Kommentar
10:10 Uhr, 21.03.2012

Bernanke mag den Goldstandard nicht

Ben Bernanke, Chairman der US-Notenbank, gab gestern seine erste Vorlesung der vierteiligen Serie "Die Federal Reserve und ihre Rolle in der heutigen Wirtschaft".

Die erste Vorlesung, gehalten von Ben Bernanke an der George Washington University School of Business, kann in diesem Video angesehen werden: Link.

Während seiner Vorlesung konzentrierte sich Ben Bernanke auch eine ganze Weile auf den Goldstandard. Zentrale Aussagen:

  • Um einen Goldstandard zu etablieren, müsste man Gold aus Südafrikas Minen graben, um es dann in einem Keller in New York zu lagern. Das sei "unsinnig".
  • Der Goldstandard erzeuge Interdependenzen der einzelnen Wirtschaftsräume zueinander.
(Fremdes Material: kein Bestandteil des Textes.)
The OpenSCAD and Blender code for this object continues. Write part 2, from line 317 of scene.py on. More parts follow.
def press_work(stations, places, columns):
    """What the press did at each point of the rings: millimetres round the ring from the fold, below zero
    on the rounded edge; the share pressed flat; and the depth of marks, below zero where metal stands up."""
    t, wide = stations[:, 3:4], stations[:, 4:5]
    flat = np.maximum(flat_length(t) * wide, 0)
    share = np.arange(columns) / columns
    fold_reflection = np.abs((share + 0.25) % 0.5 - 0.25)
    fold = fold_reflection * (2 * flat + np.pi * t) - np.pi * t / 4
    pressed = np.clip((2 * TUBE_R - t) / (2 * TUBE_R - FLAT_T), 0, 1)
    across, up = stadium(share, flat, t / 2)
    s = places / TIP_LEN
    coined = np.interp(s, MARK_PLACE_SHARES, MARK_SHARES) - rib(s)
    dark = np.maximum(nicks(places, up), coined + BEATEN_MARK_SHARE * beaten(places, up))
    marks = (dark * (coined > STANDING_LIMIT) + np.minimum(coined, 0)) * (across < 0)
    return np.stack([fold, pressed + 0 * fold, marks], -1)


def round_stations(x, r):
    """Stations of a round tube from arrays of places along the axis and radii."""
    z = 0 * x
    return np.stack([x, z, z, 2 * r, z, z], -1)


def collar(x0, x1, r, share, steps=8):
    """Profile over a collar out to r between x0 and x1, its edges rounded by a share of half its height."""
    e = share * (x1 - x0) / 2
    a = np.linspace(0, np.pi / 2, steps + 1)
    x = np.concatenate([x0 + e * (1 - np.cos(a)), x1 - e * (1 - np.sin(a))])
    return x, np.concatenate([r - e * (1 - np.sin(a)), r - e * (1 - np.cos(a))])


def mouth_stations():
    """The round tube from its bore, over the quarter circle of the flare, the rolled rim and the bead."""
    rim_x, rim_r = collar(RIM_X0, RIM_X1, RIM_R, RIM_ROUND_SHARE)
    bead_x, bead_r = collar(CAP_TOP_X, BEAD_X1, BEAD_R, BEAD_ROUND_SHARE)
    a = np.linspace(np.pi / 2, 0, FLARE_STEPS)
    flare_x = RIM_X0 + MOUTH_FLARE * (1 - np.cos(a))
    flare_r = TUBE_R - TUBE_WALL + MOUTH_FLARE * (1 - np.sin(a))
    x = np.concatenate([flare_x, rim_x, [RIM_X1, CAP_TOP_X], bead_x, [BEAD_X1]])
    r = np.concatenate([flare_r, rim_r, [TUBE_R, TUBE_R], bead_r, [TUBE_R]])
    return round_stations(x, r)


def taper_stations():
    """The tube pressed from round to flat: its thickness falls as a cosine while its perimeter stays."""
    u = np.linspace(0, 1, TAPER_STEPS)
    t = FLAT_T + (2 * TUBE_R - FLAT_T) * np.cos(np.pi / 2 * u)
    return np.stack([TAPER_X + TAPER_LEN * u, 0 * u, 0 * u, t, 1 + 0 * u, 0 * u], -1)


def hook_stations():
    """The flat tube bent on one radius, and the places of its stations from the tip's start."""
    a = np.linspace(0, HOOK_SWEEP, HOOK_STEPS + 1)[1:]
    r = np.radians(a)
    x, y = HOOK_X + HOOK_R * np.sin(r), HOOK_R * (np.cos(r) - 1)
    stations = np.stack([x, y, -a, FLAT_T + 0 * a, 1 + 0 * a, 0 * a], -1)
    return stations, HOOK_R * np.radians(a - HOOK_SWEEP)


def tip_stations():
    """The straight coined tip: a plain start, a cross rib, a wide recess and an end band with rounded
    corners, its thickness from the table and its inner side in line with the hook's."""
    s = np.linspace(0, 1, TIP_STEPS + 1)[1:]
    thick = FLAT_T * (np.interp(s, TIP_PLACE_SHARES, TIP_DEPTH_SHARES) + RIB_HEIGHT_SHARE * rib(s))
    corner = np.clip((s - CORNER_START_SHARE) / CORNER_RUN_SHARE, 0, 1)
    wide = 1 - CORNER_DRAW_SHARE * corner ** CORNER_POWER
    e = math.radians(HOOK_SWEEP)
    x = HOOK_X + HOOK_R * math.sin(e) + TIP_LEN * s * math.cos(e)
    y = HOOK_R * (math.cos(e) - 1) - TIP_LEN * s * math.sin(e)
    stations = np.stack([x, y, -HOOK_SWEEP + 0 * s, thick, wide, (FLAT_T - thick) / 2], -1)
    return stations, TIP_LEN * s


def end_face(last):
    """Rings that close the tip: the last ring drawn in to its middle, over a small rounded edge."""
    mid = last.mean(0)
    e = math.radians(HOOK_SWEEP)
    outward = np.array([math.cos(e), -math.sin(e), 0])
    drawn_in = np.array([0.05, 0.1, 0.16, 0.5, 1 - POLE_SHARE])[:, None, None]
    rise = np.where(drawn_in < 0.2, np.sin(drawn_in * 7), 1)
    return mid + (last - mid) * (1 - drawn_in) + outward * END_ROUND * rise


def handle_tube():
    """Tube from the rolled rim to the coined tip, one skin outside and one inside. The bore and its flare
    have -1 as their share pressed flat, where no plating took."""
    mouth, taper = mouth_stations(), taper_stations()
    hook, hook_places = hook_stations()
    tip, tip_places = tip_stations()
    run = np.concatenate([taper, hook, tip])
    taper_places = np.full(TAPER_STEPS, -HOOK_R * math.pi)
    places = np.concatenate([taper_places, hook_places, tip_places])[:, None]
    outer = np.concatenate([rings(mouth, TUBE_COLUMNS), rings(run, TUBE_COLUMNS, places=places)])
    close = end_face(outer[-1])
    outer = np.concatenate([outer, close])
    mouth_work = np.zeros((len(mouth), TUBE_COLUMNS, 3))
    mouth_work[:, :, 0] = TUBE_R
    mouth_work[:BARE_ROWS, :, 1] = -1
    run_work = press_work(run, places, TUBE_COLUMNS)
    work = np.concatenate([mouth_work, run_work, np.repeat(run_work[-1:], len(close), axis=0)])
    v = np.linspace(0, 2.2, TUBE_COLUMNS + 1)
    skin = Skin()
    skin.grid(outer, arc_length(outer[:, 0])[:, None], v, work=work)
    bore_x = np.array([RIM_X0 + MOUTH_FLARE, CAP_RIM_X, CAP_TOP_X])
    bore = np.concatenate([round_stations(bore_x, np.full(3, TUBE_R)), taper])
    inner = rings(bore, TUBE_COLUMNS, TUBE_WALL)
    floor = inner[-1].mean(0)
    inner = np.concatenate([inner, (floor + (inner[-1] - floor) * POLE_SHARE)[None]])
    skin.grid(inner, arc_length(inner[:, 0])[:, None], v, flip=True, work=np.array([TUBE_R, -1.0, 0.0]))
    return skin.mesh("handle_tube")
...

Wenn das britische Pfund an Gold gekoppelt wäre, und der US-Dollar wäre an Gold gekoppelt, dann wäre automatisch der britsiche mit dem amerikanischen Wirtschaftsraum verknüpft. Krisen Großbritannien würden sich somit auch auf die US-amerikanische Wirtschaft übertragen, und umgekehrt. Dieser Nachteil sei nicht überwindbar.
  • Der Goldstandard erzeuge phasenweise Deflation. Bei dieser Aussage berief sich Bernanke auf den dreimaligen demokratischen Präsidentschaftskandidaten im 19. Jahrhundert, William Jennings Bryan. In der zweiten Hälfte des 19. Jahrhunderts habe eine Verknappung von Gold auf dem Weltmarkt eine Deflation erzeugt. Landwirte etwa, die ihre Schulden an Gold koppelten, verdienten beim Verkauf ihrer Waren weniger, mussten aber ihre Hypotheken und Kredite mit weiterhin konstanten Goldmengen stunden. Dies habe zu Massenpleiten geführt.
  • Der Goldstandard tendiere dazu, steigende Zinsen in konjunkturellen Abschwungphasen und fallende Zinsen in Aufschwungphasen zu erzeugen. Dies sei das Gegenteil dessen, was Geldpolitik tun sollte.
  • Die Wirtschaftsentwicklung habe sich unter einem Goldstandard in der Vergangenheit weitaus volatiler entwickelt.
  • Die einzige Bedingung, unter der ein Goldstandard funktionieren würde, wäre jene, dass die Zentralbank AUSSCHLIEßLICH dafür da ist, den Goldstandard zu wahren. Sobald auch nur ein weiteres Ziel hinzukomme (wie die Senkung der Arbeitslosenquote), bricht der Goldstandard zusammen.
  • Goldstandards würden spekulative "Runs" auf die Zentralbank erzeugen, die meist nicht genügend Gold vorrätig hält, um die Bürger auszuzahlen.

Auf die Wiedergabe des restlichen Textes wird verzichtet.